State Water Board Approves Mercury Control Strategy for Fish in Sacramento and San Joaquin River Basins

From the State Water Resources Control Board

SACRAMENTO, 21 June 2011 – The State Water Resources Control Board (State Water Board) has approved a strategy designed to ultimately reduce the amount of mercury and methylmercury impacting fish inhabiting the Sacramento and San Joaquin river basins. The Central Valley Regional Water Quality Control Board (Central Valley Water Board) adopted a basin plan amendment in April 2010 that set maximum levels of mercury allowable in fish that individuals may catch and consume, and established a plan for how mercury levels will be reduced in the two major river basins that make up part of the Delta waterways. The State Water Board action allows the Central Valley Water Board to move forward with this strategy.

“State Water Board adoption of our collaborative, regional effort to effectively reduce both the levels and sources of mercury contamination is greatly appreciated,” Central Valley Water Board Executive Officer Pamela Creedon said following the State Water Board action. “The Delta waterways are an abundant resource for our region, and attract thousands of recreational visitors annually. Left unaddressed, inorganic and naturally occurring mercury in the waterways pose significant risks to both humans and wildlife who consume Delta fish.”

The State Water Board’s resolution clarifies that commercial and sport fishing are a beneficial use and should be protected in both the Delta and the Yolo Bypass. The resolution establishes specific levels of mercury and methylmercury in fish for both commercial and sport fishing in the Delta region, to begin reducing mercury exposure to humans consuming fish, and fish-eating wildlife.

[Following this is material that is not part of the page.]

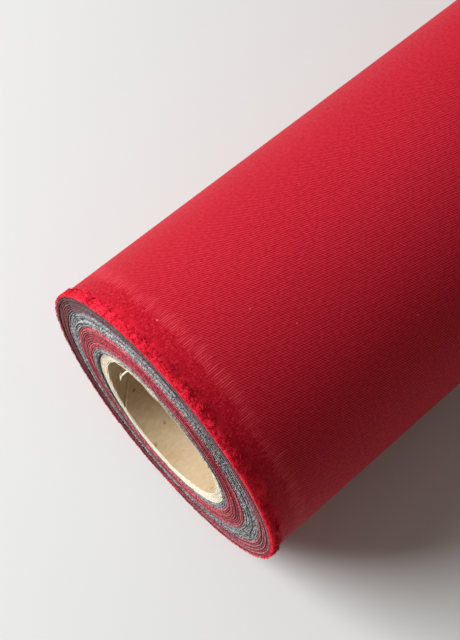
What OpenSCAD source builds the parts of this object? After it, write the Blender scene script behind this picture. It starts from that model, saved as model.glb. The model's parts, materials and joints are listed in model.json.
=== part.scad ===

In addition, the State Water Board resolution allows for the proposed Delta Mercury Control Program to begin a two-stage process that identifies sources of mercury and methylmercury and allows a collaborative approach between state, federal and regional agencies and the environmental community to reduce the sources of mercury that pose a risk for humans and wildlife.

For more information on this resolution and effort, please visit the following internet location at:

The State Water Board’s action sets the stage for final approval of the plan by the U.S. Environmental Protection Agency and the State Office of Administrative Law.

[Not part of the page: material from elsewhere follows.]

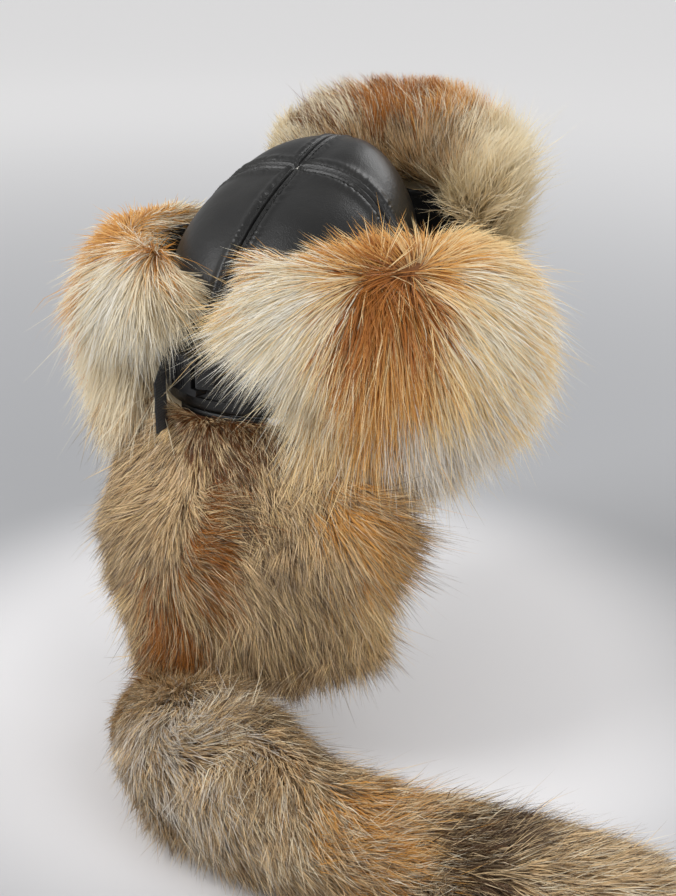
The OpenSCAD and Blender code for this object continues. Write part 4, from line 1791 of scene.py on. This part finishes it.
@dataclass(frozen=True)
class Sheets:
    """The leather sheets of the visor, ear flaps and neck cape. Sizes in millimetres."""

    stand: float = 6.2
    half_width: float = 95.0
    half_length: float = 112.0
    foot: float = 3.0
    leather: float = 1.2
    flap_height: float = 98.0
    flap_rear: float = 90.0
    flap_front: float = 70.0
    flap_reach: float = 16.0
    flap_lean: float = 8.0
    visor_half_width: float = 62.0
    visor_height: float = 118.0
    visor_lean: float = 12.0
    visor_shift: float = 16.0
    cape_length: float = 200.0
    cape_root_half_width: float = 46.0
    cape_sewn_half_width: float = 38.0
    cape_left_spread: float = 99.0
    cape_left_taper: float = 30.0
    cape_right_spread: float = 130.0
    cape_right_taper: float = 18.0
    cape_drift: float = 36.0

    def flap_point(self, s: float, k: float) -> Place:
        """Gives a point of the right flap's leather.

        Args:
            s: The share from rear to front.
            k: The share up.

        Returns:
            The point, in metres.
        """
        z = self.flap_height * k * (1 - (0.06 if s < 0.5 else 0.3) * abs(2 * s - 1) ** 3)
        part = min(max((z - 45) / 40, 0.0), 1.0)
        rear = self.flap_rear + self.flap_reach * part * part * (3 - 2 * part)
        y = -rear + (rear + self.flap_front) * s
        x = (self.half_width + self.stand) * math.sqrt(1 - (y / (self.half_length + self.stand)) ** 2)
        lean = self.flap_lean * (z / self.flap_height) ** 2
        return (x + lean) * MM, y * MM, (self.foot + z) * MM

    def visor_point(self, s: float, k: float) -> Place:
        """Gives a point of the visor's leather.

        Args:
            s: The share from right to left.
            k: The share up.

        Returns:
            The point, in metres.
        """
        x = self.visor_half_width - 2 * self.visor_half_width * s
        y = (self.half_length + self.stand) * math.sqrt(1 - (x / (self.half_width + self.stand)) ** 2)
        z = self.visor_height * k * (1 - (0.24 if s < 0.5 else 0.12) * abs(2 * s - 1) ** 3)
        up = z / self.visor_height
        ease = min(up, 1.0) ** 2 * (3 - 2 * min(up, 1.0))
        across = x * (1 + 0.45 * ease) + self.visor_shift * ease
        return across * MM, (y + self.visor_lean * up**2) * MM, (self.foot + z) * MM

    def cape_point(self, s: float, k: float) -> Place:
        """Gives a point of the cape's leather.

        Args:
            s: The share from left to right.
            k: The share down.

        Returns:
            The point, in metres.
        """
        u = 0.8 * (2 * s - 1)
        left = self.cape_left_spread - self.cape_left_taper * k**3
        right = self.cape_right_spread - self.cape_right_taper * k**3
        spread = left if u < 0 else right
        along = self.cape_drift * k**2
        widen = min(k / 0.3, 1.0)
        ease = widen * widen * (3 - 2 * widen)
        root = self.cape_root_half_width
        half = root + (spread + (-along if u < 0 else along) - root) * ease
        x = u * half
        sewn = min(abs(x), self.cape_sewn_half_width)
        wide, deep = self.half_width - self.leather, self.half_length - self.leather
        y = -deep * math.sqrt(1 - (sewn / wide) ** 2)
        corner = 0.06 if u < 0 else 0.24
        drop = self.cape_length * k * (1 - corner * abs(u) ** 3)
        return (x - along) * MM, (y - 0.6) * MM, (-1.95 - drop) * MM

    def sheet(
        self, name: str, body: str, node: str, place: PlaceOn,
        out: Vector, mirrored: bool = False,
    ) -> bpy.types.Object:
        """Builds one sheet, its outer side towards its fur.

        Args:
            name: The piece's name.
            body: The body that it rides on.
            node: The node that it replaces.
            place: Gives a point of its outer side.
            out: The way its outer side faces, before it is mirrored.
            mirrored: Whether it is the mirror image, on the wearer's left.

        Returns:
            The piece.
        """
        flip = -1 if mirrored else 1

        def laid(s: float, k: float) -> Place:
            """Gives a point of the sheet, on its own side of the hat."""
            x, y, z = place(s, k)
            return flip * x, y, z

        way = Vector((flip * out.x, out.y, out.z))
        shape = laid_grid(64, 48, laid, lambda at: way)
        return stand_in(name, shape, body, "black_leather", node, LeatherFinish(), self.leather * MM)

    def hem(
        self, name: str, body: str, place: PlaceOn, out: Vector, mirrored: bool = False
    ) -> bpy.types.Object:
        """Sews the row of stitches inside a turned-up sheet's edge, on the side that faces the crown.

        Args:
            name: The piece's name.
            body: The body that it rides on.
            place: Gives a point of the sheet's outer side.
            out: The way its outer side faces, before it is mirrored.
            mirrored: Whether the sheet is on the wearer's left.

        Returns:
            The piece.
        """
        flip = -1 if mirrored else 1
        inset, low, behind = 0.05, 0.04, 0.00125
        corners = [(inset, low), (inset, 1 - inset), (1 - inset, 1 - inset), (1 - inset, low)]
        path = []
        for (s0, k0), (s1, k1) in zip(corners, corners[1:]):
            for step in range(120):
                part = step / 120
                x, y, z = place(s0 + (s1 - s0) * part, k0 + (k1 - k0) * part)
                here = Vector((flip * x, y, z)) - Vector((flip * out.x, out.y, out.z)) * behind
                path.append((here, -Vector((flip * out.x, out.y, out.z))))
        return sew(name, body, path)

    def build(self) -> list[bpy.types.Object]:
        """Builds every sheet.

        Returns:
            The pieces.
        """
        front, right, back = Vector((0, 1, 0)), Vector((1, 0, 0)), Vector((0, -1, 0))
        visor = self.sheet("visor_facing", "visor", "visor_leather", self.visor_point, front)
        near = self.sheet("right_flap_facing", "right_flap", "right_flap_leather", self.flap_point, right)
        far = self.sheet("left_flap_facing", "left_flap", "left_flap_leather", self.flap_point, right, True)
        cape = self.sheet("cape_facing", "neck_cape", "cape_leather", self.cape_point, back)
        visor_hem = self.hem("visor_hem", "visor", self.visor_point, front)
        near_hem = self.hem("right_flap_hem", "right_flap", self.flap_point, right)
        far_hem = self.hem("left_flap_hem", "left_flap", self.flap_point, right, True)
        return [visor, near, far, cape, visor_hem, near_hem, far_hem]


@dataclass(frozen=True)
class Hardware:
    """The strap, its tabs and buckle, and the layers that hardly show: carried-over nodes with finishes."""

    webbing: tuple[str, ...] = ("strap_right", "strap_left", "strap_end")
    tabs: tuple[str, ...] = ("strap_tab_right", "strap_tab_left")
    plastic: tuple[str, ...] = ("buckle_socket", "buckle_plug", "buckle_prong_upper", "buckle_prong_lower")

    def build(self, frame: dict) -> list[bpy.types.Object]:
        """Dresses the nodes.

        Args:
            frame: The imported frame.

        Returns:
            The nodes' objects.
        """
        nodes = frame["nodes"]
        for name in self.webbing:
            soften_edges(nodes[name], 0.0003, 1)
            WebbingFinish().cover(nodes[name])
        for name in self.tabs:
            soften_edges(nodes[name], 0.0004, 2)
            LeatherFinish().cover(nodes[name])
        for name in self.plastic:
            soften_edges(nodes[name], 0.00035, 2)
            PlasticFinish().cover(nodes[name])
        wadding = FeltFinish("white_wadding", from_screen(232, 228, 218), from_screen(206, 200, 188))
        felt = FeltFinish(
            "grey_interlining", from_screen(150, 148, 142), from_screen(118, 116, 110), 900.0, 0.0003
        )
        skin = FeltFinish("tail_skin", from_screen(168, 128, 92), from_screen(120, 84, 56), 300.0, 0.0008)
        wadding.cover(nodes["crown_wadding"])
        felt.cover(nodes["visor_interlining"])
        skin.cover(nodes["tail_pelt"])
        return [nodes[name] for name in self.webbing + self.tabs + self.plastic]


# ---- Studio ----


@dataclass(frozen=True)
class Studio:
    """A pale floor with a ring of painted shade and painted light far off, soft lamps and a pale world."""

    floor_height: float = -0.2578
    # The middle colour is a greyer ring of the floor: partly a backdrop's own pale grey and partly painted
    # shade. The far colour and the glow below are painted light: paler far off, and a glow that only the
    # camera sees.
    near: Colour = from_screen(242, 241, 243)
    middle: Colour = from_screen(178, 179, 182)
    far: Colour = from_screen(250, 249, 250)
    far_painted_glow: float = 0.22

    def floor(self) -> bpy.types.Object:
        """Builds the floor: pale round the hat, greyer beyond it with painted shade, and painted light far off
        that is paler and glows to the camera.

        Returns:
            The floor.
        """
        shape = bmesh.new()
        bmesh.ops.create_grid(shape, x_segments=1, y_segments=1, size=12.0)
        bmesh.ops.translate(shape, verts=shape.verts, vec=(0, 0, self.floor_height))
        floor = bpy.data.objects.new("floor", mesh_from(shape, "floor"))
        bpy.context.scene.collection.objects.link(floor)
        material = bpy.data.materials.new("pale_floor")
        material.use_nodes = True
        tree = material.node_tree
        shader = tree.nodes["Principled BSDF"]
        place = object_place(tree)
        x, y, _ = axes_of(tree, place)
        radius = (x * x + y * y).of("SQRT")
        # Painted shade in the greyer ring beyond the hat, and painted light far off: a paler colour and a glow
        # for camera rays only.
        inner = mix_colours(tree, radius.rising(0.24, 0.44), self.near, self.middle)
        link(tree, mix_colours(tree, radius.rising(0.5, 4.5), inner, self.far), shader, "Base Color")
        shader.inputs["Emission Color"].default_value = (1.0, 1.0, 1.0, 1.0)
        path = add_node(tree, "ShaderNodeLightPath", {}, out="Is Camera Ray")
        link(tree, path * radius.rising(0.5, 3.6) * self.far_painted_glow, shader, "Emission Strength")
        shader.inputs["Roughness"].default_value = 0.55
        shader.inputs["Specular IOR Level"].default_value = 0.2
        floor.data.materials.append(material)
        floor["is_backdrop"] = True
        return floor

    def lamp(self, name: str, at: Place, size: float, power: float) -> None:
        """Hangs one soft lamp that faces the hat.

        Args:
            name: The lamp's name.
            at: Where it hangs.
            size: How wide it is, in metres.
            power: Its power, in watts.
        """
        data = bpy.data.lights.new(name, "AREA")
        data.shape = "DISK"
        data.size = size
        data.energy = power
        lamp = bpy.data.objects.new(name, data)
        place = Vector(at)
        turned = place.normalized().to_track_quat("Z", "Y").to_matrix().to_4x4()
        lamp.matrix_world = Matrix.Translation(place) @ turned
        bpy.context.scene.collection.objects.link(lamp)

    def world(self) -> None:
        """Lights everything softly, with a paler world for the camera and for rays that pass through."""
        world = bpy.data.worlds.new("studio")
        bpy.context.scene.world = world
        world.use_nodes = True
        tree = world.node_tree
        path = add_node(tree, "ShaderNodeLightPath", {}, out="Is Camera Ray")
        outputs = path.output.node.outputs
        seen = path.maths("MAXIMUM", path, Socket(tree, outputs["Is Transmission Ray"]))
        tree.nodes["Background"].inputs["Color"].default_value = (1.0, 1.0, 1.0, 1.0)
        tree.links.new((seen * 0.30 + 0.50).output, tree.nodes["Background"].inputs["Strength"])

    def build(self) -> None:
        """Builds the studio."""
        self.floor()
        self.world()
        self.lamp("key", (-1.2, -1.5, 2.0), 1.4, 34.0)
        self.lamp("fill", (2.0, -0.8, 1.2), 1.6, 16.0)
        self.lamp("back", (0.4, 2.0, 1.8), 1.4, 18.0)


def misses(view: Viewpoint, frame: dict, fur: dict, whorls: dict) -> dict[str, list[float | None]]:
    """Measures how far each image point's thing shows from it.

    Args:
        view: The camera.
        frame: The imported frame.
        fur: Each coat's pieces.
        whorls: Each whorl's place.

    Returns:
        For each point, how far off it shows across and down, with None where an edge has no place that way.
    """

    def seen(*pieces: bpy.types.Object) -> Array:
        """Gives where the vertices of pieces show."""
        return view.shown(np.concatenate([np.array([v.co for v in piece.data.vertices]) for piece in pieces]))

    def edge(places: Array, side: int, share: float = 0.5) -> float:
        """Gives where one vertex in two hundred still reaches: left or top at a side of 1, right at -1."""
        return float(np.percentile(places, share if side > 0 else 100 - share))

    nodes = frame["nodes"]
    every = {name: seen(*pieces) for name, pieces in fur.items()}
    tail_low = every["tail"][np.abs(every["tail"][:, 1] - IMAGE_POINTS["tail_ball_left"][1]) < 60]
    cape_side = every["cape"][np.abs(every["cape"][:, 1] - IMAGE_POINTS["cape_right"][1]) < 20]
    buckle = seen(nodes["buckle_socket"], nodes["buckle_plug"])
    end = seen(nodes["strap_end"])
    top = view.shown(np.array([Crown().point(0.0, Crown().top_rise, 0.0)]))[0]
    found: dict[str, tuple[float | None, float | None]] = {
        "hat_left": (edge(every["left_flap"][:, 0], 1), None),
        "hat_top": (None, edge(every["visor"][:, 1], 1)),
        "crown_seams_meet": tuple(top),
        "buckle_middle": tuple((buckle.min(0) + buckle.max(0)) / 2),
        "strap_end_foot": tuple(end[end[:, 1].argmax()]),
        "near_flap_right": (edge(every["right_flap"][:, 0], -1), None),
        "visor_right": (edge(every["visor"][:, 0], -1), None),
        "cape_right": (edge(cape_side[:, 0], -1), None),
        "tail_ball_left": (edge(tail_low[:, 0], 1), None),
    }
    found.update({name: tuple(view.shown(np.array([place]))[0]) for name, place in whorls.items()})
    return {
        name: [None if at is None else round(float(at - goal), 1) for at, goal in zip(found[name], point)]
        for name, point in IMAGE_POINTS.items()
    }


def main() -> None:
    """Builds the hat round its frame."""
    logging.basicConfig(level=logging.INFO, format="%(name)s: %(message)s")
    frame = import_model()
    cad_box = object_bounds()
    view = Viewpoint()
    view.place()
    for piece in Crown().build():
        LOG.info("crown piece %s", piece.name)
    for piece in Sheets().build():
        LOG.info("sheet %s", piece.name)
    for piece in Hardware().build(frame):
        LOG.info("carried over %s", piece.name)
    proud = np.array(HAIR_PROUD)
    room = np.array([np.array(cad_box[0]) - proud, np.array(cad_box[1]) + proud])
    room[0, 2] = Studio.floor_height + FLOOR_GAP
    coats = Furs().coats(frame, view)
    fur = {}
    for coat in coats:
        fur[coat.name] = coat.build(frame, room)
        for piece in fur[coat.name]:
            LOG.info("coat piece %s", piece.name)
    Studio().build()
    bpy.context.scene.view_settings.view_transform = "Standard"
    whorls = {"near_flap_whorl": coats[0].whorl, "far_flap_whorl": coats[1].whorl}
    misses(view, frame, fur, whorls)


if __name__ == "__main__":
    main()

The Delta is on the Clean Water Act Section 303(d) List of Impaired Water Bodies in part, because of elevated levels of mercury in fish. In this case, the beneficial uses of the Delta for fishing, and fish consumption by humans and wildlife are impaired by the presence of various forms of mercury. This Clean Water Act section requires the State to set Total Maximum Daily Levels for compounds like mercury, and to establish a plan to lower fish mercury levels in the Delta so that the beneficial use of fishing and wildlife can be ensured for generations.